We can notice the triangular structures (or pointy) for low smooth values
On increasing w_smooth, smoothness of the final reconstruction improves and takes the form of the ground truth object

2.6. Interpret your model (15 points)

Run Command

python main.py -q q2.6

I interpreted the Point Cloud Decoder model using feature embeddings. I wanted to test the following hypothesis

For similar chairs, the point cloud generated should be similar. This can happen when underlying feature representation in the fc layers are also similar.

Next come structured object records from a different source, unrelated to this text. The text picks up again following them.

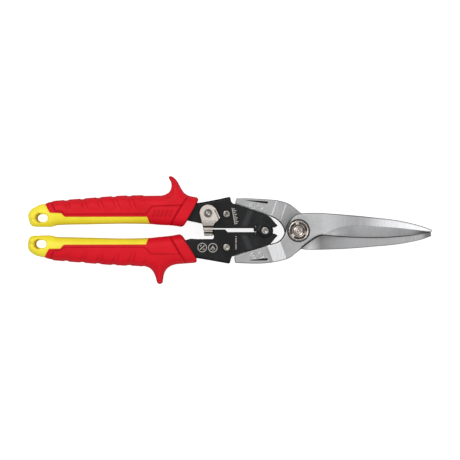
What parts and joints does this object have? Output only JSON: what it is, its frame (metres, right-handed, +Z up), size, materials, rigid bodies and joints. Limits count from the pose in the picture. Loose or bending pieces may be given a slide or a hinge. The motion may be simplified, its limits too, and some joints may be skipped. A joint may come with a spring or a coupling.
{
  "type": "aviation snips",
  "caption": "Long-cut straight aviation snips with a compound linkage, forged jaws, channel-steel handles, thumb latch and two-material grips with thumb horns.",
  "frame": {"origin": "centre of the pivot bolt head's flat face, on the jaw pivot axis, in the plane that the snips lie on", "axes": "+X from the jaw pivot to the blade tips, +Y towards the upper handle, +Z up to the side with the pivot nut and the latch"},
  "size_m": [0.2998, 0.0805, 0.02],
  "materials": {
    "forged_steel": "satin, bead blasted, ground along the cutting edges",
    "nickel_plate": "bright warm nickel plate",
    "rivet_steel": "satin",
    "spring_steel": "oiled",
    "black_steel": "satin black oxide",
    "red_grip": "satin moulded soft grip",
    "yellow_core": "satin moulded"
  },
  "bodies": {
    "lower_handle": {"lower_handle_frame": "black_steel", "lower_grip": "red_grip", "lower_grip_core": "yellow_core", "handle_pivot_rivet": "rivet_steel", "handle_pivot_bush": "spring_steel", "handle_spring": "spring_steel", "lower_arm_pin": "rivet_steel"},
    "upper_handle": {"upper_handle_frame": "black_steel", "upper_grip": "red_grip", "upper_grip_core": "yellow_core", "upper_arm_pin": "rivet_steel", "latch_rivet": "rivet_steel", "latch_spring_washer": "spring_steel"},
    "front_jaw": {"front_jaw": "forged_steel", "pivot_bolt": "nickel_plate", "pivot_nut": "nickel_plate", "pivot_spring_washer": "spring_steel", "pivot_head_washer": "spring_steel"},
    "rear_jaw": {"rear_jaw": "forged_steel"},
    "latch": {"latch": "nickel_plate"}
  },
  "joints": [
    {"name": "handle_hinge", "type": "hinge", "parent": "lower_handle", "child": "upper_handle", "pos_m": [-0.0248, 0, 0.01], "axis": [0, 0, -1], "range_deg": [0, 34]},
    {"name": "arm_hinge", "type": "hinge", "parent": "lower_handle", "child": "front_jaw", "pos_m": [-0.0532, -0.01235, 0.01], "axis": [0, 0, -1], "range_deg": [0, 8.4]},
    {"name": "jaw_hinge", "type": "hinge", "parent": "front_jaw", "child": "rear_jaw", "pos_m": [0, 0, 0.01], "axis": [0, 0, -1], "range_deg": [0, 17.3]},
    {"name": "latch_hinge", "type": "hinge", "parent": "upper_handle", "child": "latch", "pos_m": [-0.0667, 0.0128, 0.0168], "axis": [0, 0, -1], "range_deg": [0, 35]}
  ],
  "couplings": [
    {"joint": "arm_hinge", "follows": "handle_hinge", "ratio": 0.246},
    {"joint": "jaw_hinge", "follows": "handle_hinge", "ratio": 0.508}
  ]
}
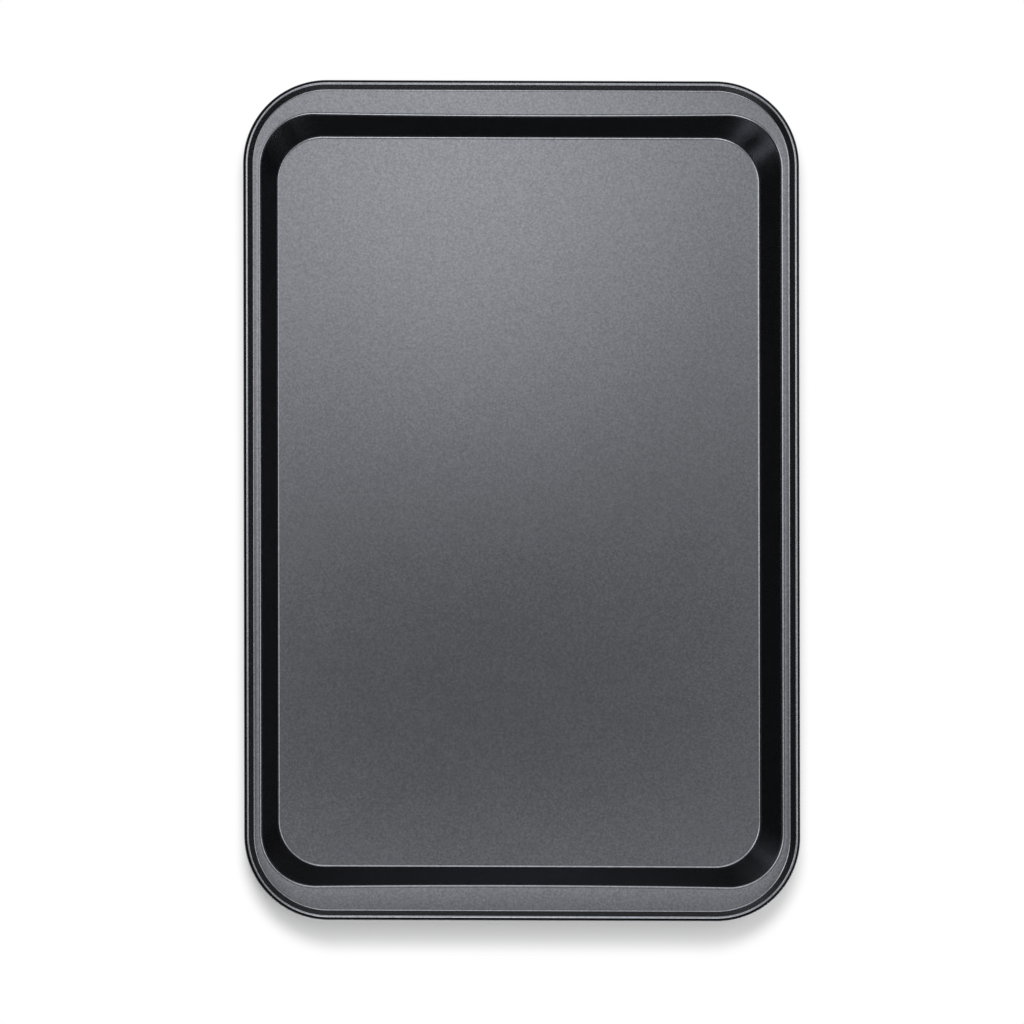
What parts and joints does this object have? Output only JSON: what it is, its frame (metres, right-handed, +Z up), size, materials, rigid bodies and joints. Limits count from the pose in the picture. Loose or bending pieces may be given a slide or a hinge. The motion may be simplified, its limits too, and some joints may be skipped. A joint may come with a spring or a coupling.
{
  "type": "cookie sheet",
  "caption": "Shallow rounded-rectangle baking sheet of coated steel with leaning walls, a flat flange, wider at the ends, and a rim rolled round a stiffening wire.",
  "frame": {"origin": "on the surface that the sheet stands on, below the middle of its outline", "axes": "+X across the sheet, +Y along its length, +Z up out of the tray"},
  "size_m": [0.255, 0.384, 0.0153],
  "materials": {
    "coated_steel": "dark grey non-stick coating, satin, with a very fine grain",
    "wire_steel": "bare drawn steel wire"
  },
  "bodies": {
    "root": {"pan": "coated_steel", "rim_wire": "wire_steel"}
  },
  "joints": []
}
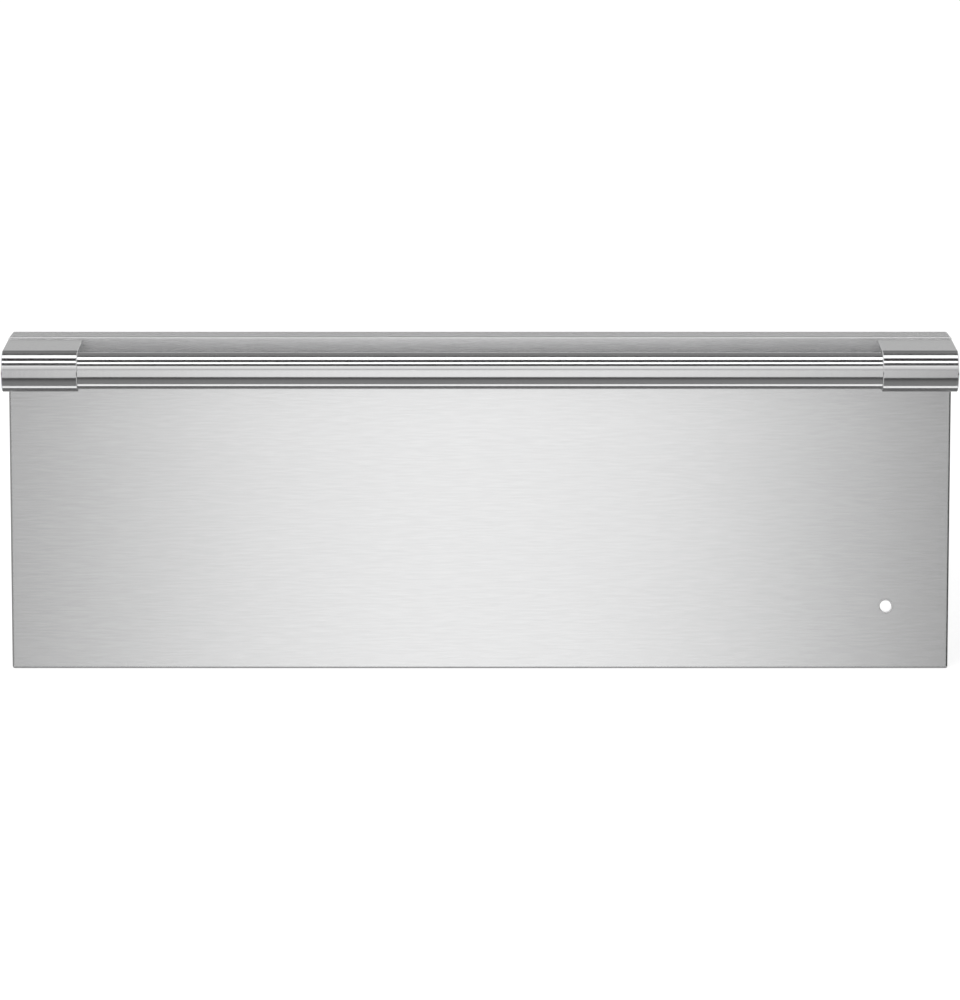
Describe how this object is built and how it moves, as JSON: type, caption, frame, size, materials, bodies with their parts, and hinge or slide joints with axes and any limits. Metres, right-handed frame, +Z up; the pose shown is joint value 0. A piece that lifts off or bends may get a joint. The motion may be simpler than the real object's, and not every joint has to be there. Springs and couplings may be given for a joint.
{
  "type": "built-in warming drawer",
  "caption": "Built-in warming drawer: insulated steel case, heated tub on telescopic runners, brushed steel front with a full-width bar handle and a signal lamp.",
  "frame": {"origin": "middle of the case's underside, where it stands on the floor of the cabinet's cut-out", "axes": "+Z up; -Y towards the front, out of the cabinet, the way the drawer opens; +X to the right of somebody who faces the front"},
  "size_m": [0.7556, 0.7099, 0.2695],
  "materials": {
    "brushed_stainless": "stainless steel with a fine horizontal brushed grain",
    "handle_stainless": "stainless steel, fine brushed, glossier than the front",
    "satin_stainless": "plain satin stainless sheet",
    "galvanised_steel": "galvanised sheet with a faint spangle",
    "aluminised_steel": "aluminised sheet, dull silver",
    "zinc_plated_steel": "bright zinc plate",
    "element_sheath": "oxidised heating element sheath",
    "glass_wool": "pale yellow glass wool blanket",
    "silicone_seal": "dark grey silicone",
    "black_plastic": "black heat-proof moulded plastic",
    "terminal_ceramic": "unglazed white ceramic",
    "lamp_lens": "white translucent lens",
    "rack_wire": "bright chrome-plated wire"
  },
  "bodies": {
    "chassis": {"case_base": "galvanised_steel", "case_top": "galvanised_steel", "case_left": "galvanised_steel", "case_right": "galvanised_steel", "case_rear": "galvanised_steel", "base_insulation": "glass_wool", "top_insulation": "glass_wool", "left_insulation": "glass_wool", "right_insulation": "glass_wool", "rear_insulation": "glass_wool", "liner_floor": "aluminised_steel", "liner_top": "aluminised_steel", "liner_left": "aluminised_steel", "liner_right": "aluminised_steel", "liner_rear": "aluminised_steel", "frame_left": "zinc_plated_steel", "frame_right": "zinc_plated_steel", "frame_top": "zinc_plated_steel", "frame_bottom": "zinc_plated_steel", "heating_element": "element_sheath", "element_support_front": "zinc_plated_steel", "element_support_rear": "zinc_plated_steel", "thermal_cutout": "black_plastic", "terminal_block": "terminal_ceramic", "terminal_cover": "galvanised_steel", "cable_gland": "black_plastic", "anti_tip_bracket": "zinc_plated_steel", "left_runner_outer": "zinc_plated_steel", "right_runner_outer": "zinc_plated_steel"},
    "left_runner_middle": {"left_runner_middle": "zinc_plated_steel"},
    "right_runner_middle": {"right_runner_middle": "zinc_plated_steel"},
    "drawer": {"left_runner_inner": "zinc_plated_steel", "right_runner_inner": "zinc_plated_steel", "left_rail": "zinc_plated_steel", "right_rail": "zinc_plated_steel", "rear_rail": "zinc_plated_steel", "drawer_tub": "satin_stainless", "front_panel": "brushed_stainless", "inner_front_panel": "satin_stainless", "front_insulation": "glass_wool", "front_gasket": "silicone_seal", "handle_bar": "handle_stainless", "left_handle_cap": "handle_stainless", "right_handle_cap": "handle_stainless", "handle_screw_1": "zinc_plated_steel", "handle_screw_2": "zinc_plated_steel", "handle_screw_3": "zinc_plated_steel", "handle_screw_4": "zinc_plated_steel", "lamp_bezel": "satin_stainless", "lamp_lens": "lamp_lens", "lamp_holder": "black_plastic", "console": "satin_stainless", "heat_control": "black_plastic", "left_vent_rivet": "zinc_plated_steel", "right_vent_rivet": "zinc_plated_steel"},
    "knob": {"heat_knob": "black_plastic", "knob_shaft": "zinc_plated_steel"},
    "vent": {"vent_slider": "brushed_stainless"},
    "rack": {"rack": "rack_wire"}
  },
  "joints": [
    {"name": "drawer_slide", "type": "slide", "parent": "chassis", "child": "drawer", "axis": [0, -1, 0], "range_m": [0, 0.5]},
    {"name": "left_runner_slide", "type": "slide", "parent": "chassis", "child": "left_runner_middle", "axis": [0, -1, 0], "range_m": [0, 0.25]},
    {"name": "right_runner_slide", "type": "slide", "parent": "chassis", "child": "right_runner_middle", "axis": [0, -1, 0], "range_m": [0, 0.25]},
    {"name": "knob_turn", "type": "hinge", "parent": "drawer", "child": "knob", "pos_m": [0.2508, -0.2648, 0.145], "axis": [0, 0, 1], "range_deg": [-270, 0]},
    {"name": "vent_slide", "type": "slide", "parent": "drawer", "child": "vent", "axis": [1, 0, 0], "range_m": [0, 0.011]},
    {"name": "rack_lift", "type": "slide", "parent": "drawer", "child": "rack", "axis": [0, 0, 1], "range_m": [0, 0.065]}
  ],
  "couplings": [
    {"joint": "left_runner_slide", "follows": "drawer_slide", "ratio": 0.5},
    {"joint": "right_runner_slide", "follows": "drawer_slide", "ratio": 0.5}
  ]
}
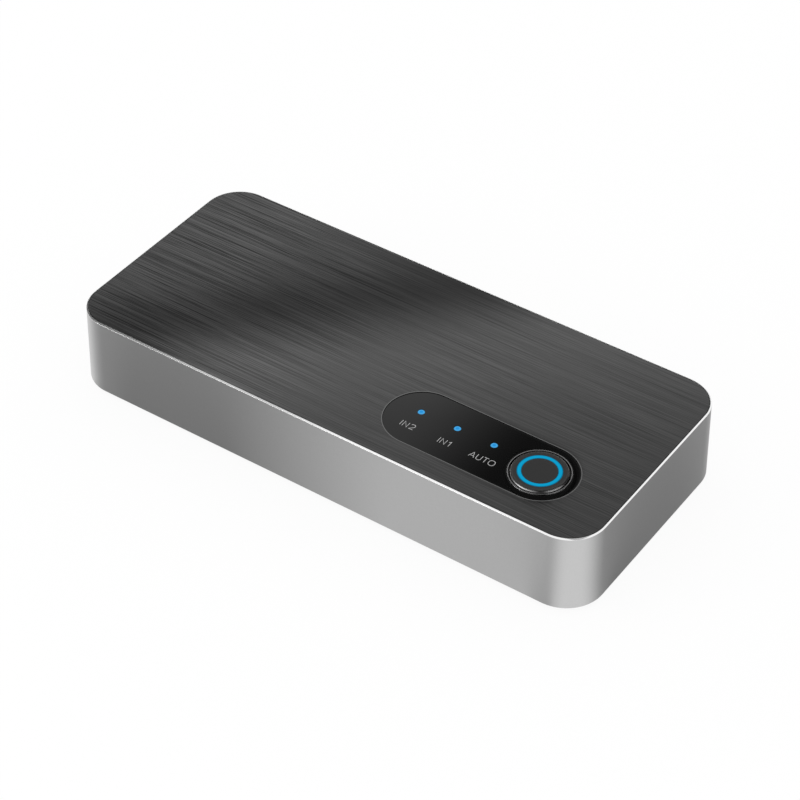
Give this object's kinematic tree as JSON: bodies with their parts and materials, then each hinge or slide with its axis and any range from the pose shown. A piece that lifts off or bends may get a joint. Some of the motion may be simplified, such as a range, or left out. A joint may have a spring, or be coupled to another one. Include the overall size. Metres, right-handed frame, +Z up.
{
  "type": "video switch box",
  "caption": "Flat two-into-one video switch box with a brushed top, a glossy lamp panel, a lit push button and rear sockets.",
  "frame": {"origin": "middle of the footprint, on the plane that the feet rest on", "axes": "+X along the box towards the push button, +Y towards the sockets at the back, +Z up"},
  "size_m": [0.1006, 0.0448, 0.0155],
  "materials": {
    "housing_metal": "satin silver, fine blasted, with a bright cut edge",
    "brushed_plate": "dark anodised, brushed along the box",
    "gloss_panel": "polished black acrylic",
    "bright_ring": "bright",
    "button_plastic": "fine matt",
    "blue_light_guide": "translucent, lit blue",
    "cover_plastic": "fine texture",
    "foot_rubber": "matt",
    "screw_steel": "zinc plated",
    "board_laminate": "solder mask",
    "nickel_shell": "nickel plated",
    "gold_contact": "gold plated",
    "black_insulator": "moulded",
    "chip_epoxy": "moulded epoxy",
    "tinned_lead": "tin plated",
    "can_aluminium": "satin",
    "ceramic": "fired ceramic",
    "lamp_resin": "clear resin"
  },
  "bodies": {
    "case": {"board_screws": "screw_steel", "bottom_cover": "cover_plastic", "button_bezel": "bright_ring", "case_screws": "screw_steel", "chip_capacitors": "ceramic", "circuit_board": "board_laminate", "controller_chip": "chip_epoxy", "controller_chip_leads": "tinned_lead", "crystal": "nickel_shell", "electrolytic_capacitors": "can_aluminium", "foot_back_left": "foot_rubber", "foot_back_right": "foot_rubber", "foot_front_left": "foot_rubber", "foot_front_right": "foot_rubber", "indicator_panel": "gloss_panel", "lamp_auto": "lamp_resin", "lamp_in1": "lamp_resin", "lamp_in2": "lamp_resin", "light_pipe_auto": "blue_light_guide", "light_pipe_in1": "blue_light_guide", "light_pipe_in2": "blue_light_guide", "power_port_contacts": "gold_contact", "power_port_insulator": "black_insulator", "power_port_shell": "nickel_shell", "ring_lamps": "lamp_resin", "surge_arrays": "chip_epoxy", "switch_base": "black_insulator", "switch_chip": "chip_epoxy", "switch_chip_leads": "tinned_lead", "switch_cover": "nickel_shell", "switch_dome": "nickel_shell", "switch_terminals": "tinned_lead", "top_plate": "brushed_plate", "upper_housing": "housing_metal", "video_socket_contacts_in1": "gold_contact", "video_socket_contacts_in2": "gold_contact", "video_socket_contacts_out": "gold_contact", "video_socket_insulator_in1": "black_insulator", "video_socket_insulator_in2": "black_insulator", "video_socket_insulator_out": "black_insulator", "video_socket_shell_in1": "nickel_shell", "video_socket_shell_in2": "nickel_shell", "video_socket_shell_out": "nickel_shell", "voltage_regulator": "chip_epoxy"},
    "button": {"button_cap": "button_plastic", "button_light_guide": "blue_light_guide", "button_centre": "button_plastic"},
    "plunger": {"switch_plunger": "black_insulator"}
  },
  "joints": [
    {"name": "button_press", "type": "slide", "parent": "case", "child": "button", "axis": [0, 0, -1], "range_m": [0, 0.0003], "stiffness_N_per_m": 3000, "springref_m": -0.0002, "deforming": ["switch_dome"]},
    {"name": "plunger_press", "type": "slide", "parent": "case", "child": "plunger", "axis": [0, 0, -1], "range_m": [0, 0.0003], "deforming": ["switch_dome"]}
  ],
  "couplings": [
    {"joint": "plunger_press", "follows": "button_press", "ratio": 1}
  ]
}
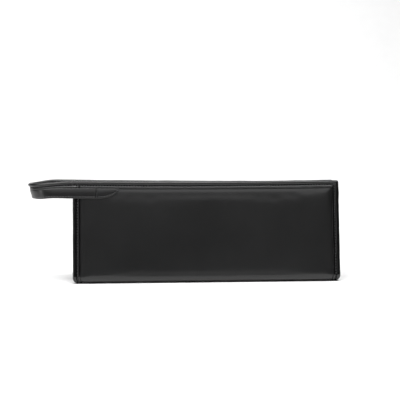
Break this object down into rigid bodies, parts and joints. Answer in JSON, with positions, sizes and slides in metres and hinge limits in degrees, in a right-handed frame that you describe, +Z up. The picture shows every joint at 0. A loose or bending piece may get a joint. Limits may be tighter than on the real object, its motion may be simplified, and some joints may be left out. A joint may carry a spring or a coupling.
{
  "type": "makeup bag",
  "caption": "Long box-shaped makeup bag in smooth black leather with rolled bound edges, a top zip between leaning walls and a wrist strap at one end.",
  "frame": {"origin": "centre of the base's flat resting face", "axes": "+X along the bag's length to its right end, with the wrist strap at -X, +Y from the front panel to the back panel, +Z up to the zip"},
  "size_m": [0.3875, 0.0756, 0.125],
  "materials": {
    "black_leather": "smooth satin",
    "lining_cloth": "fine weave",
    "foam_board": "matt foam",
    "filler_cord": "matt",
    "zip_tape": "woven",
    "zip_teeth": "satin",
    "zip_metal": "gloss black"
  },
  "bodies": {
    "bag": {"outer_wrap": "black_leather", "left_gusset": "black_leather", "right_gusset": "black_leather", "left_binding": "black_leather", "right_binding": "black_leather", "front_top_binding": "black_leather", "back_top_binding": "black_leather", "zip_tail_tab": "black_leather", "front_strap_tab": "black_leather", "back_strap_tab": "black_leather", "lining_wrap": "lining_cloth", "left_gusset_lining": "lining_cloth", "right_gusset_lining": "lining_cloth", "front_stiffener": "foam_board", "back_stiffener": "foam_board", "base_stiffener": "foam_board", "left_binding_cord": "filler_cord", "right_binding_cord": "filler_cord", "front_top_cord": "filler_cord", "back_top_cord": "filler_cord", "front_zip_facing": "black_leather", "back_zip_facing": "black_leather", "left_zip_end": "zip_tape", "right_zip_end": "zip_tape"},
    "front_zip_flap": {"front_zip_tape": "zip_tape", "front_zip_teeth": "zip_teeth"},
    "back_zip_flap": {"back_zip_tape": "zip_tape", "back_zip_teeth": "zip_teeth"},
    "slider": {"zip_slider": "zip_metal"},
    "pull": {"zip_pull": "zip_metal"},
    "wrist_loop": {"wrist_loop": "black_leather"}
  },
  "joints": [
    {"name": "front_zip_flap", "type": "hinge", "parent": "bag", "child": "front_zip_flap", "pos_m": [0, -0.0136, 0.117], "axis": [1, 0, 0], "range_deg": [0, 80]},
    {"name": "back_zip_flap", "type": "hinge", "parent": "bag", "child": "back_zip_flap", "pos_m": [0, 0.0136, 0.117], "axis": [-1, 0, 0], "range_deg": [0, 80]},
    {"name": "zip_slide", "type": "slide", "parent": "bag", "child": "slider", "axis": [1, 0, 0], "range_m": [-0.285, 0]},
    {"name": "pull_hinge", "type": "hinge", "parent": "slider", "child": "pull", "pos_m": [0.146, 0, 0.1211], "axis": [0, 1, 0], "range_deg": [0, 140]},
    {"name": "strap_flex", "type": "hinge", "parent": "bag", "child": "wrist_loop", "pos_m": [-0.1759, 0, 0.115], "axis": [0, 1, 0], "range_deg": [-35, 35], "stiffness_Nm_per_rad": 0.12}
  ]
}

To test this hypothesis, I followed the steps below

Select broad set of chair categories and an image corresponding to each cateogry

Type	Image idx in Test set
Arm Chair	0
Dining Chair	1
Club Chair (Large seat space)	120
Chair with base support	140
Chair with slant legs	165

Pass compelete test dataset into the network and extract feature embeddings of penultimate fc layer
For the above 5 images, find closest 4 images to each image in the feature embedding space

K-closest Images

In the above image, each row correspond to a category. The first column are the images we have selected in the previous step and the other columns correspond to the nearest neighbor images

Observations:

We do observe that chairs of similar kind are clustered together
Becuase we trained the models only on chairs, we have effectively constructed 4096 dim vector representation of any chair
We can use this network as a recommender system. Given a chair, we can find similar closest chair.